Effect of two-beam coupling in strong-field optical pump-probe experiments

TL;DR

This paper investigates how two-beam coupling affects phase shifts in strong-field pump-probe experiments, highlighting the role of nonlinear refractive index gratings and comparing theoretical models with experimental results in gases.

Contribution

It provides a comprehensive theoretical framework for two-beam coupling effects in pump-probe experiments, including delayed nonlinearities and experimental validation in noble gases.

Findings

Enhanced phase shift due to diffraction effects

Negative birefringence at high intensity explained by plasma grating

Theoretical results agree with recent experimental measurements

Abstract

Nonlinear optics experiments measuring phase shifts induced in a weak probe pulse by a strong pump pulse must account for coherent effects that only occur when the pump and probe pulses are temporally overlapped.

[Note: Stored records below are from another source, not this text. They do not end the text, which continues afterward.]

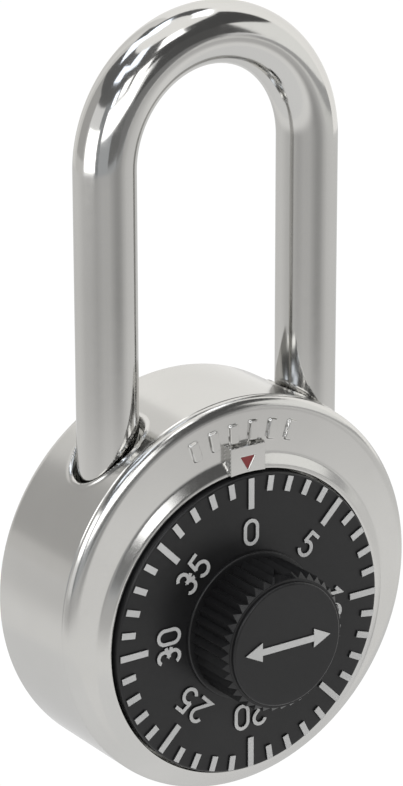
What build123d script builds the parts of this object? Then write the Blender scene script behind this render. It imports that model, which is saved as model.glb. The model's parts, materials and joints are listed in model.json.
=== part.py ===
"""Rotary combination padlock, 47.6 mm body with a long 7 mm shackle.

Frame: millimetres, +Z up, dial facing -Y. The origin is the centre of the flat rear face, on the
case's own axis. Depths are counted forwards from that face, so a depth d lies at y = -d.
"""
import os
from math import cos, hypot, radians, sin, tan

from build123d import *

# ---------------------------------------------------------------- driving dimensions
case_r = 23.8            # outer radius of the case
case_wall = 0.9
rear_edge_r = 1.0        # rounding of the rear rim
front_edge_r = 1.2       # rounding of the front rim
seam_depth = 14.0        # where the rear case ends and the front cover begins
seam_bevel = 0.1
annulus_depth = 15.35    # flat face of the front cover

dial_z = -3.0            # the dial sits this far below the case's axis
opening_r = 18.45        # opening in the front cover
lip_r = 18.92            # outer edge of the collar's narrow flat lip
collar_foot_r = 20.15
collar_slope = 32        # degrees between the collar's cone and the cover's flat face
dial_r = 18.2
dial_back = 15.2
dial_face = 16.8
mark_height = 0.25       # painted marks stand this far out of the dial

leg_x = 13.75            # shackle legs, either side of the middle
leg_r = 3.55
leg_depth = 8.4
bow_z = 51.2             # centre of the bow
heel_end_z = -12.0
toe_end_z = 9.5
shackle_travel = 14.0

knob_root_r = 7.75
knob_tip_r = 8.4
knob_teeth = 40
knob_flange_r = 8.95
knob_plateau_r = 7.4
knob_flange_depth = 17.35
knob_teeth_depth = 23.75
knob_depth = 24.15

inner_r = 22.8           # inner case, outside
inner_wall = 1.0
plate_back = 1.0         # rear plate, from this depth
plate_front = 2.0
inner_front = 12.6       # back of the inner case's front wall

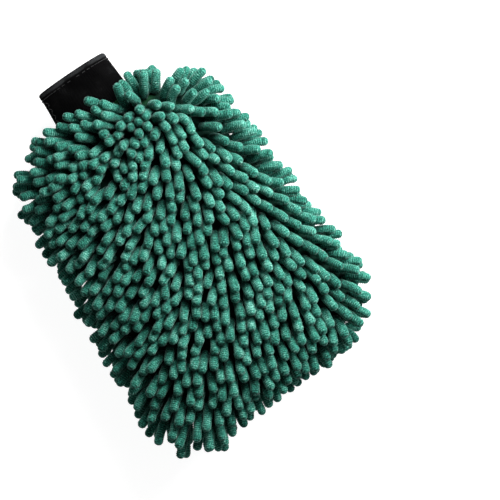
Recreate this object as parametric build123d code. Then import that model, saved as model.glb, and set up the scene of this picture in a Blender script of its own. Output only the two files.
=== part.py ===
from build123d import *
import math
import os

# A chenille wash mitt lying on its back: the front face is up (+Z), the fingers point along -Y
# and the cuff's mouth faces +Y. X runs across the hand. The origin is on the floor, under the
# middle of the whole mitt. "Along" is the distance from the cuff's mouth towards the fingers.

# ---- driving dimensions, millimetres and degrees ----
MITT_LENGTH = 334.0  # cuff mouth to the tips of the finger noodles
BAG_TIP = 311.0  # how far along the bag's finger end is

# the bag's outer surface: half width and half thickness
BAG_HALF_WIDTH_WRIST = 78.0  # the straight sides, run back to the neck
BAG_HALF_WIDTH_FINGERS = 99.0  # the straight sides, run on to the finger end
BAG_HALF_THICKNESS = 17.0
SHOULDER_LENGTH = 32.0  # the bag widens from its neck over this length
CORNER_LENGTH = 38.0  # the finger corners' rounding in plan
TIP_HALF_WIDTH = 58.0  # the straight part of the finger edge
TIP_TAPER_LENGTH = 60.0  # the finger end's thinning
TIP_HALF_THICKNESS = 4.0
SECTION_POWER = 2.6  # superellipse exponent of every cross-section

# the neck, where the cuff is sewn on, and the cuff
NECK_ALONG = 44.0  # the bag starts to widen here
NECK_HALF_WIDTH = 36.0
NECK_HALF_THICKNESS = 13.0
FLEX_ALONG = 52.0  # the line that the cuff bends about
FLEX_RADIUS = 15.6  # the neck's rounded end, about that line
FLEX_GAP = 0.4
MOUTH_HALF_WIDTH = 33.0
MOUTH_HALF_THICKNESS = 12.0
CUFF_WALL = 1.6

# cloth layers
BACKING_WALL = 1.2
LINING_GAP = 1.4
LINING_WALL = 0.8

# noodles
NOODLE_RADIUS = 3.7
NOODLE_LENGTH = 27.7
ROOT_GAP = 0.15  # the knit between a root and the backing's face
NOODLE_PITCH = 9.4  # between neighbours in a row
ROW_PITCH = 11.7  # between rows
ROWS = 23
FIRST_ROW_ALONG = 53.2
EDGE_MARGIN = 5.0  # from the panel seam to the nearest root
SIDE_FAN = 45.0  # the noodles at the sides point this far outwards
LEAN_AT_WRIST = (-44.0, -34.0, 12.0, 36.0)  # the first rows; below 0 leans towards the cuff
LEAN = 52.0  # every later row leans this far towards the fingers
REAR_SLOPE = 0.58  # the rear noodles' drop per length in the middle, pressed by the mitt's weight
REAR_SLOPE_MOST = 0.80  # and where they hang free

# sewing thread
THREAD_RADIUS = 0.3
THREAD_GAP = 0.2  # between a thread and the cloth it lies on
STITCH_LENGTH = 3.0
MOUTH_STITCHES = 44
MOUTH_STITCH_ALONG = 6.0
JOINING_STITCHES = 40
CLOSING_STITCHES = 8
CLOSING_TURN = 150.0  # where round the cuff its band is closed
SEAM_STITCH_PITCH = 5.5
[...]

It is well known that a weak probe beam experiences a greater phase shift from a strong pump beam than the pump beam induces on itself. The physical mechanism behind the enhanced phase shift is diffraction of pump light into the probe direction by a nonlinear refractive index grating produced by interference between the two beams. For an instantaneous third-order response, the effect of the grating is to simply double the probe phase shift, but when delayed nonlinearities are considered, the effect is more complex. A comprehensive treatment is given for both degenerate and nondegenerate pump-probe experiments in noble and diatomic gases. Results of numerical calculations are compared to a recent transient birefringence measurement [Loriot et al., Opt. Express 17, 13429 (2009)] and a recent spectral interferometry experiment [Wahlstrand et al., Phys. Rev. A 85, 043820 (2012)]. We also present results from two new experiments using spectrally-resolved transient birefringence with 800 nm pulses in Ar and air and degenerate chirped pulse spectral interferometry in Ar. Both experiments support the interpretation of the negative birefringence at high intensity as arising from a plasma grating.